Senate Faults Oversight of Chinese Telecom Companies in U.S.


WASHINGTON — Senate investigators said Tuesday that government officials had “exercised minimal oversight” of the risks posed by three Chinese telecom companies that operate on American communications networks.

Federal agencies failed to properly follow up on some agreements meant to protect national security, did not provide adequate workers to vet the Chinese companies and operated through a “disorganized” process, according to a report from the Senate’s Permanent Subcommittee on Investigations.

The report looked into a group of officials from the Homeland Security, Justice and Defense Departments, known as Team Telecom, that has historically advised the Federal Communications Commission on the possible national security risks of foreign involvement in American networks.

The findings could put pressure on officials at those agencies and embolden politicians from both parties who argue that the United States must move quickly to sever any links between its communications networks and Chinese companies.

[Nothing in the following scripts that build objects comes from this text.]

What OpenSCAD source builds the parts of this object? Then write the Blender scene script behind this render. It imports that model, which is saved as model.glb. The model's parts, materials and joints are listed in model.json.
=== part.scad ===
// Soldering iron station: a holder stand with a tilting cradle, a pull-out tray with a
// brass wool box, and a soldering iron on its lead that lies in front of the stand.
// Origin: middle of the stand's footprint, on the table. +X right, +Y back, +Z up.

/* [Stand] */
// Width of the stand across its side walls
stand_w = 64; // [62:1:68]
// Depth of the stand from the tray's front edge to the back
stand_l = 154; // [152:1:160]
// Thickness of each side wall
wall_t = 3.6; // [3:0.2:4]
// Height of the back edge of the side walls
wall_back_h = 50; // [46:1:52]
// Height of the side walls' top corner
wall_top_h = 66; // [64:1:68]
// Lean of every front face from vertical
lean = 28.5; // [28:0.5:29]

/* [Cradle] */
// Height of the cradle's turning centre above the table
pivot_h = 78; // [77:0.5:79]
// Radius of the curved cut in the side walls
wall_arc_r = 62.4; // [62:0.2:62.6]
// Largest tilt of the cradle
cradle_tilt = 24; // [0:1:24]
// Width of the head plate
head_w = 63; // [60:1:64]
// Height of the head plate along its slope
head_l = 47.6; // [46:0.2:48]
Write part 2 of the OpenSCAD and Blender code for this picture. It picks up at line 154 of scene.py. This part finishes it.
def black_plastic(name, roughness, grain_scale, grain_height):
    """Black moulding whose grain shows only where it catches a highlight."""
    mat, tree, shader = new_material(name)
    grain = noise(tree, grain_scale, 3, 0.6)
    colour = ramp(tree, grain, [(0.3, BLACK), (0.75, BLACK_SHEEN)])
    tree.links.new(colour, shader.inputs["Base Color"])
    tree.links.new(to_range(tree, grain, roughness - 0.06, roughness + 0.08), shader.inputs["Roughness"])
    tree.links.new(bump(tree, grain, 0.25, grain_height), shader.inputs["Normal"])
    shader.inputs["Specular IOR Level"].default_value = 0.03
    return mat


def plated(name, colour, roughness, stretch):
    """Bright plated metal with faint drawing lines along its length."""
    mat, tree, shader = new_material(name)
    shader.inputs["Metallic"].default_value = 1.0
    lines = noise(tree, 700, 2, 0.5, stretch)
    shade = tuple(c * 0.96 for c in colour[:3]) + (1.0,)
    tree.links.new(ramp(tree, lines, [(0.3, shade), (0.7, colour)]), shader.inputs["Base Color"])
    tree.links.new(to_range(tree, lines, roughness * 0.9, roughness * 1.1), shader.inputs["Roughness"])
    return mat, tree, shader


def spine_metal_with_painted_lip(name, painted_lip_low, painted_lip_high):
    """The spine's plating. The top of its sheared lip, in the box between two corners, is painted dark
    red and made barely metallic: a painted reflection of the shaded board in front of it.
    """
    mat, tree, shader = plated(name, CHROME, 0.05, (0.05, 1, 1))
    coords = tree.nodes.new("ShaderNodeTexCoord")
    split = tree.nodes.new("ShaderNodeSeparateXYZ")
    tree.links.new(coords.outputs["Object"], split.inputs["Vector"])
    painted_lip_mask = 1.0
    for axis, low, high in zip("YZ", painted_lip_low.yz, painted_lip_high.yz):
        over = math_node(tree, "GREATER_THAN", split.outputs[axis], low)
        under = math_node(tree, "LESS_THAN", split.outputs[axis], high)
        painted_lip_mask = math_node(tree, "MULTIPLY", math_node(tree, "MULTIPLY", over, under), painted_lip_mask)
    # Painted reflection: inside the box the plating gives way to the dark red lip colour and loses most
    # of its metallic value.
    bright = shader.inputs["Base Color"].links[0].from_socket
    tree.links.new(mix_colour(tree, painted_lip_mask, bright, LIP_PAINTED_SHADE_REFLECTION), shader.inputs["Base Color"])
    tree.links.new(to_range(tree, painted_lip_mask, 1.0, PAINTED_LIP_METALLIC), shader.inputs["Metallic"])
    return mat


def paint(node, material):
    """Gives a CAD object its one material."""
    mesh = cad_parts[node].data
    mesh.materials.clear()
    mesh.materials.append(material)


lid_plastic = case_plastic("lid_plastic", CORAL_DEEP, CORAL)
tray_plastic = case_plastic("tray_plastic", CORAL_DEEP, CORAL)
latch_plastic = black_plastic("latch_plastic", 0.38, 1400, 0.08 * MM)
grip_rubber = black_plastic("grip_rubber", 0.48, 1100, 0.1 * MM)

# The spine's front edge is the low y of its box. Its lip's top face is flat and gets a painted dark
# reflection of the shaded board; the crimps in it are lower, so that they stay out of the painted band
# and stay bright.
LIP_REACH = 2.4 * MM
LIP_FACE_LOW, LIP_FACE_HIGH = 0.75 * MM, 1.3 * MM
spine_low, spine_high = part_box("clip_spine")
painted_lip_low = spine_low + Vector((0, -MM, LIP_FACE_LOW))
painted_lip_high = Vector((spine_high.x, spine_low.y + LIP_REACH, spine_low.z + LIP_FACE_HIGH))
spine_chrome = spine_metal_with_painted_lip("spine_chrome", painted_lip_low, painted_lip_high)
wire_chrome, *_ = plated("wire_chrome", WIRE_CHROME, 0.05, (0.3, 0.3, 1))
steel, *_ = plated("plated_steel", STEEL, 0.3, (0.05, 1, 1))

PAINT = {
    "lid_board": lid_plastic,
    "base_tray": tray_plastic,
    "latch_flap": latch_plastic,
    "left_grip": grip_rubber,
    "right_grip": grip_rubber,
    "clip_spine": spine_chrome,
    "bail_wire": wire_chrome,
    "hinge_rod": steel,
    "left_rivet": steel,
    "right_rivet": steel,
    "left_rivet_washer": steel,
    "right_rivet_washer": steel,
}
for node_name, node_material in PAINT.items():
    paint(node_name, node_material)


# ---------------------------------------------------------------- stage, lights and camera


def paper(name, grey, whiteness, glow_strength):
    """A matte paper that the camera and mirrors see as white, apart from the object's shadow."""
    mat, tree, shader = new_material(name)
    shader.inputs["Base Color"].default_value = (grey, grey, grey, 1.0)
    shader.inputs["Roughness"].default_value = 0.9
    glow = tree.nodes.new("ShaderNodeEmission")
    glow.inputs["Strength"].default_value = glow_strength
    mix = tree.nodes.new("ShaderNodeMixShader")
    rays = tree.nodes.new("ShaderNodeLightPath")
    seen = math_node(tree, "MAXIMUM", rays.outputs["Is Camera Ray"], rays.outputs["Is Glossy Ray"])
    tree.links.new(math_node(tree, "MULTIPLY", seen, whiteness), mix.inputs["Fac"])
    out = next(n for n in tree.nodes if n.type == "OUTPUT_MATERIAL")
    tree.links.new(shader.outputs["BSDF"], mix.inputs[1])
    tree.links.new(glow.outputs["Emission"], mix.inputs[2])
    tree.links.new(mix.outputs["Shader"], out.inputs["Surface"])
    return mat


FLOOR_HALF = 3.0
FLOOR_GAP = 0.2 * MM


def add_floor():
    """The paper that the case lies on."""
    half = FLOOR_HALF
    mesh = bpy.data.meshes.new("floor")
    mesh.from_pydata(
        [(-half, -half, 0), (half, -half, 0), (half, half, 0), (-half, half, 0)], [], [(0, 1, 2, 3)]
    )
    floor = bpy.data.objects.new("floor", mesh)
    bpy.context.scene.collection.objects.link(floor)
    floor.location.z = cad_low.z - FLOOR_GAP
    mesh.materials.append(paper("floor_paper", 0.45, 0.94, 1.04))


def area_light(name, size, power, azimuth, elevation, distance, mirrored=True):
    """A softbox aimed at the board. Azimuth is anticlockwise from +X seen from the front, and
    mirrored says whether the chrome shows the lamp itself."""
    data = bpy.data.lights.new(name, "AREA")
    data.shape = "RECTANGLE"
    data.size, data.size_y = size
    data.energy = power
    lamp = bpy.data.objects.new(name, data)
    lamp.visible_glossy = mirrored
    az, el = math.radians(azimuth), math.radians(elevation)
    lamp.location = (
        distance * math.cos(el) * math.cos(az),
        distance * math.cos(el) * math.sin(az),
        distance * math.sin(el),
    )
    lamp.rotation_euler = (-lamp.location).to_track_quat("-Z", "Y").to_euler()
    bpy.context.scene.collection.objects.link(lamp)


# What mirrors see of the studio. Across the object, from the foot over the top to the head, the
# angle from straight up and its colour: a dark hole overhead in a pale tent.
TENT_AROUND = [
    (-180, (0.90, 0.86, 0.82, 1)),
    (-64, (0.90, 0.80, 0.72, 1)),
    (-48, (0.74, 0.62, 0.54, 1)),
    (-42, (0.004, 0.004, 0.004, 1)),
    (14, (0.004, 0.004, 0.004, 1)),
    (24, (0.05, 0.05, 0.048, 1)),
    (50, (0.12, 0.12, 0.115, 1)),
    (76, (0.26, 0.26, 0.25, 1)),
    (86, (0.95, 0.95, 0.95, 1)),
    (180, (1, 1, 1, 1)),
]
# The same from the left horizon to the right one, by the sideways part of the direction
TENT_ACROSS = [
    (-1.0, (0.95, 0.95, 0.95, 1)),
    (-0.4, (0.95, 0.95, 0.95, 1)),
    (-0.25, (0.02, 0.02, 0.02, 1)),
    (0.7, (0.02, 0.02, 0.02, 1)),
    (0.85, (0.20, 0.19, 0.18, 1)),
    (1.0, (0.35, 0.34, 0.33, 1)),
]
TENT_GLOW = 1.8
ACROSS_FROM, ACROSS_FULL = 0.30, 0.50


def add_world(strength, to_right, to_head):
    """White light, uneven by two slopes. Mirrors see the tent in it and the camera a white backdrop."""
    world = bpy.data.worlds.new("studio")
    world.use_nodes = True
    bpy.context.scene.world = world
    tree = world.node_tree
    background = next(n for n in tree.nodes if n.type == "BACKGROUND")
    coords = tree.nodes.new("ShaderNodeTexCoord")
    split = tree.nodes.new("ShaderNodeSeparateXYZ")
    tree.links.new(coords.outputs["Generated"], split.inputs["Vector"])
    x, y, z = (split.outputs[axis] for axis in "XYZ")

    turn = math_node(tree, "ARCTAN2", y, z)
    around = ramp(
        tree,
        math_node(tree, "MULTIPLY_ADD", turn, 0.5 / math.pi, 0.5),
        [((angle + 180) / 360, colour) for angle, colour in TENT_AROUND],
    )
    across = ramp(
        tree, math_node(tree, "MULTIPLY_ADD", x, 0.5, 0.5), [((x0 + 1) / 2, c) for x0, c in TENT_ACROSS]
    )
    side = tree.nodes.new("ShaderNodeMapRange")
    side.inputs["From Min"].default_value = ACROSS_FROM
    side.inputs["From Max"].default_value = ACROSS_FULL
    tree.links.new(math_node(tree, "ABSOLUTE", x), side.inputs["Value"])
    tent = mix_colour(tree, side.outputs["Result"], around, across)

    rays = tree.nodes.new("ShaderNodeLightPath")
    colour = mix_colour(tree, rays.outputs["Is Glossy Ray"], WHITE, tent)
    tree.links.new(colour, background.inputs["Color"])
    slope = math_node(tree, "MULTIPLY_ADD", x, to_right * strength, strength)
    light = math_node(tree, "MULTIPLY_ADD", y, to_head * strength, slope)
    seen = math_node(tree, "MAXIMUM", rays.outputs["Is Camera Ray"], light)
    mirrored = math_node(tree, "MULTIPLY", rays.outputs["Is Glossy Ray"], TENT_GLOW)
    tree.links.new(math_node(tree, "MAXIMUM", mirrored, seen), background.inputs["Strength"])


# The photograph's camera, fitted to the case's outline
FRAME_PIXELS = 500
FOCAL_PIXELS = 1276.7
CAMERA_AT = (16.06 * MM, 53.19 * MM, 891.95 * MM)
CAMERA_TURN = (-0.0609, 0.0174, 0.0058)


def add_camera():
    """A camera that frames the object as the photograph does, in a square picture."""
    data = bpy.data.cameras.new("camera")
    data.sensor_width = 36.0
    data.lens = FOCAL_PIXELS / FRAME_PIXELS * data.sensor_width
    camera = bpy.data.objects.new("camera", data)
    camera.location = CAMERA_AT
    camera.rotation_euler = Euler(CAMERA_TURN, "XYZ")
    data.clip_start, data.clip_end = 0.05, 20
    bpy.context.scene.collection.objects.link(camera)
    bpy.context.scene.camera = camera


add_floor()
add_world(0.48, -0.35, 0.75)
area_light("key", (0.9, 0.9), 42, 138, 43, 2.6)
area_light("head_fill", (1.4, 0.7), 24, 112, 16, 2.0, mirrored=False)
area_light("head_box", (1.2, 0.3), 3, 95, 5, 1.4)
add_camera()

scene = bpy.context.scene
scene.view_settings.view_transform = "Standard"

The Trump administration has cracked down on Chinese telecommunications companies that operate in the United States, arguing that the Chinese government could use their equipment to hear and read American communications on their networks.

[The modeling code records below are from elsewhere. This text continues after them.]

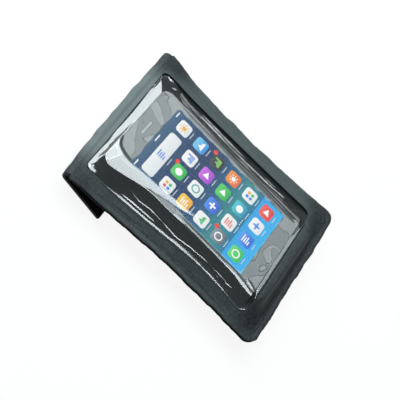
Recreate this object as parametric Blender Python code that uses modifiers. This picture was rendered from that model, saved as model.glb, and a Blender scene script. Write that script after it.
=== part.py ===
"""A soft bicycle phone case: a welded pouch of coated fabric with a clear window, folded shut over
its back, carried on a quarter-turn adapter, with a phone inside.

Metres. +Z is up, out of the window. +Y runs from the bottom seam to the fold. The case lies on its
back, on the adapter's foot and on the end of the folded flap, at Z = 0.
"""

import math

import bmesh
import bpy

# Clearances, how far a cutter reaches past what it cuts, and the flat that a round end keeps
SEAT_GAP = 0.0003
SCREW_CLEARANCE = 0.0003
CUT_PAST = 0.0010
ROUND_END_FLAT = 0.00002

# Phone
PHONE_WIDTH = 0.0586
PHONE_LENGTH = 0.1206
PHONE_THICKNESS = 0.0076
PHONE_CORNER_RADIUS = 0.0095
PHONE_EDGE = 0.0006
PHONE_X = -0.0004
PHONE_Y = 0.0000
PHONE_TURN = math.radians(-2.3)
GLASS_THICKNESS = 0.0011
GLASS_INSET = 0.0010
GLASS_PROUD = 0.00015
SIDE_BEZEL = 0.0043
TOP_BEZEL = 0.0140
BOTTOM_BEZEL = 0.0181
DISPLAY_THICKNESS = 0.0012
HOME_BUTTON_RADIUS = 0.0053
HOME_BUTTON_HEIGHT = 0.0022
HOME_BUTTON_TRAVEL = 0.0003
HOME_BUTTON_INSET = 0.0086
HOME_BUTTON_RIM = 0.0013
HOME_BUTTON_DISH = 0.0003
HOME_BUTTON_SINK = 0.0001
EARPIECE_WIDTH = 0.0110
EARPIECE_HEIGHT = 0.0018
EARPIECE_THICKNESS = 0.0008
EARPIECE_INSET = 0.0075

# Pouch, cut around the phone's length
POUCH_WIDTH = 0.1085
POUCH_END_ROOM = 0.0246
POUCH_LENGTH = PHONE_LENGTH + POUCH_END_ROOM
PANEL_THICKNESS = 0.0010
SEAM_WIDTH = 0.0045
SEAM_RISE = 0.0030
BOTTOM_CORNER_RADIUS = 0.0080
FOLD_CORNER_RADIUS = 0.0010
SIDE_BOW = 0.0034
FOLD_BOW = 0.0012
FOLD_INNER_RADIUS = 0.0015
FLAP_LENGTH = 0.0300
FLAP_BLEND = 0.0280
BACK_FLAT_INSET = 0.0130

# Clear window
WINDOW_WIDTH = 0.0838
WINDOW_LENGTH = 0.1204
WINDOW_X = -0.0010
WINDOW_Y = 0.0038
WINDOW_BOTTOM_CORNER_RADIUS = 0.0045
WINDOW_TOP_CORNER_RADIUS = 0.0028
WINDOW_BOW = 0.0012
WRAP = 0.0012
TENT_CORNER_RADIUS = 0.0060
TENT_POWER = 1.5
CROWN_ROUNDING = 0.12
STEEPEST = 1.8
FILM_THICKNESS = 0.0004
FILM_LAP = 0.0030
FILM_LAP_AT_ENDS = 0.0012
FILM_INSET = 0.0025
LAP_GAP = 0.0005
CREASE_DEPTH = 0.0009
CREASE_COUNT = 1.5
CREASE_FADE = 0.0030
CREASE_WANDER = 1.3
CREASE_PITCH = 0.046
FINE_WANDER = 0.8
FINE_PITCH = 0.028
FILM_SPINE = 0.7

# Hook and loop closure
CLOSURE_WIDTH = 0.0840
CLOSURE_STRIP = 0.0090
CLOSURE_CORNER_RADIUS = 0.0015
CLOSURE_THICKNESS = 0.0009
CLOSURE_END_INSET = 0.0020

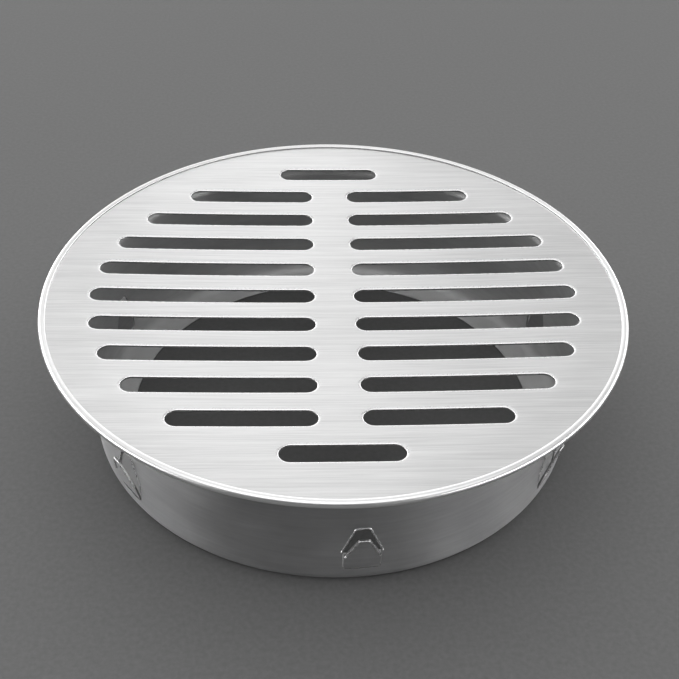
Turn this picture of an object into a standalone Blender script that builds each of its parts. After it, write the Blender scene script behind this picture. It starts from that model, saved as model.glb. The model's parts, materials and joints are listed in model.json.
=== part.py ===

Huawei, a Chinese manufacturer of telecom networking gear, has been one of the administration’s top targets, and has pushed back against the accusations. Last year, the Federal Communications Commission turned down the application of China Mobile, a wireless carrier, to operate in the United States.

But other Chinese companies with ties to the country’s government are still licensed to operate on American networks, and the Senate report said the Team Telecom agencies had failed to keep an adequate watch on three of them: China Unicom Americas, China Telecom Americas and ComNet (USA). All three are part of Chinese state-controlled companies.

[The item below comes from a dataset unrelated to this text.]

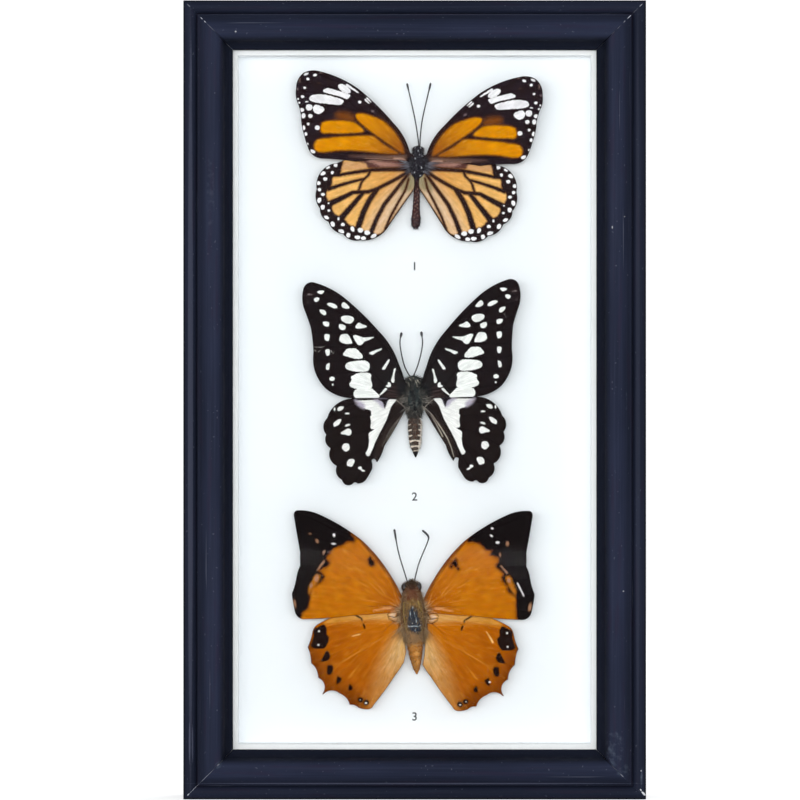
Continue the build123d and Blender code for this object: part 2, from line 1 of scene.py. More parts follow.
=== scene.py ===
import bmesh
import bpy
import numpy as np
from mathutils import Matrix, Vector


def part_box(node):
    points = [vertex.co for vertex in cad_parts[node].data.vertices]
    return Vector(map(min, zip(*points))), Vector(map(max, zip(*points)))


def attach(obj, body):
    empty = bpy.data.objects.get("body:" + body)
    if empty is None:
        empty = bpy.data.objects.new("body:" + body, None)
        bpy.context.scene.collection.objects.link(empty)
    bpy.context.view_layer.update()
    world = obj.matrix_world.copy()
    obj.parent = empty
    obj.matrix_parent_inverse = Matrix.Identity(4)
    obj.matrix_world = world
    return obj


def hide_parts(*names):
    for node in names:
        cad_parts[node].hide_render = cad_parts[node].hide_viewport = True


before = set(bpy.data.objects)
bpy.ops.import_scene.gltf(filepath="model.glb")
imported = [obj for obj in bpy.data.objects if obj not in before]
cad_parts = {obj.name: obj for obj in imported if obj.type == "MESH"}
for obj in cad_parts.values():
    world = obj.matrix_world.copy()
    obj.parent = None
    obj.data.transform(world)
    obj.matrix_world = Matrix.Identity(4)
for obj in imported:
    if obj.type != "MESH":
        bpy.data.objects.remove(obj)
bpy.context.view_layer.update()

# ---- Moulding --------------------------------------------------------------------------------
# Four lengths of one wooden moulding, sawn at 45 degrees and pinned at the corners. The outer
# bead, the quirk and the narrow land beside it, the broad crown and the steep slope to the sight
# edge are covered with a satin blue-black paint that is worn thin along the mitres.

MM = 0.001
CASE_WIDTH = 150.0
CASE_HEIGHT = 259.0
MID_Z = CASE_HEIGHT / 2
BACK_Y = 14.0  # the plane of the frame's back; heights h are measured from it to the viewer
CROWN = 28.0
LEDGE = 20.0
LIP = 22.2
FACE_WIDTH = 16.0
RABBET_WALL = 10.0
BEAD_RADIUS = 2.3
BEAD_TOP = 26.0
BEAD_EDGE = 4.4
GROOVE_EDGE = 4.9
GROOVE_FLOOR = 24.3
LAND_EDGE = 5.3
LAND = 26.0
CROWN_TOP = 10.3
CROWN_EDGE = 13.2
CROWN_END = 25.6
SLOPE_EDGE = 14.8
PAINT_ROUND = 0.22  # paint rounds every sharp edge
JOINT_GAP = 0.07  # the mitred ends are eased by this much
BACK_EASE = 0.05  # bare back face, behind the nails' ends


def srgb(red, green, blue):
    """Linear colour of an 8-bit screen colour."""
    screen = np.array([red, green, blue]) / 255.0
    linear = np.where(screen < 0.04045, screen / 12.92, ((screen + 0.055) / 1.055) ** 2.4)
    return (*linear.tolist(), 1.0)


def quarter(top, end, steps):
    """Points from end to top on the circle that is level at top: its centre lies straight below
    top by (across^2 + drop^2) / (2 drop)."""
    across, drop = end[0] - top[0], top[1] - end[1]
    radius = (across**2 + drop**2) / (2 * drop)
    angle = np.linspace(np.arcsin(across / radius), 0, steps)
    return np.array(top) + radius * np.stack([np.sin(angle), np.cos(angle) - 1], 1)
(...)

The report said that while the agencies had established security agreements with China Telecom and ComNet in 2007 and 2009, they had visited the companies only twice each to ensure they were complying. It said the agencies had never entered into a similar agreement with China Unicom, “meaning Team Telecom has no oversight authority to assess the company’s operations in the United States.”

The agencies have already taken steps to respond to critics of the system for reviewing foreign entrants into domestic networks. This year, Team Telecom recommended that the Federal Communications Commission revoke China Telecom’s and China Unicom’s licenses to operate in the United States. The White House also issued an executive order to replace the process with a more formal one.

China Telecom said in a statement that it had fully complied with its agreement with the government and cooperated voluntarily with the Senate’s investigation. The other two Chinese companies did not comment on the findings.

The report also criticized the resources devoted to oversight of the companies. The Homeland Security and Justice Departments assigned fewer than five employees to field applications for Team Telecom reviews and check whether companies were meeting the terms of their agreements with the group, the report said.

The subcommittee also said there were flaws in the way the review process was set up, noting that it operated on an ad hoc basis because it was not explicitly authorized by Congress. Members of the subcommittee’s staff told reporters on a call on Monday that they expected to discuss legislation addressing the issue with the agencies.

“We look forward to reviewing the contribution of these senators and committee staff to this important national security work,” a spokesman for the Federal Communications Commission, Will Wiquist, said in a statement.

The Justice Department and the Department of Homeland Security did not immediately respond to requests for comment.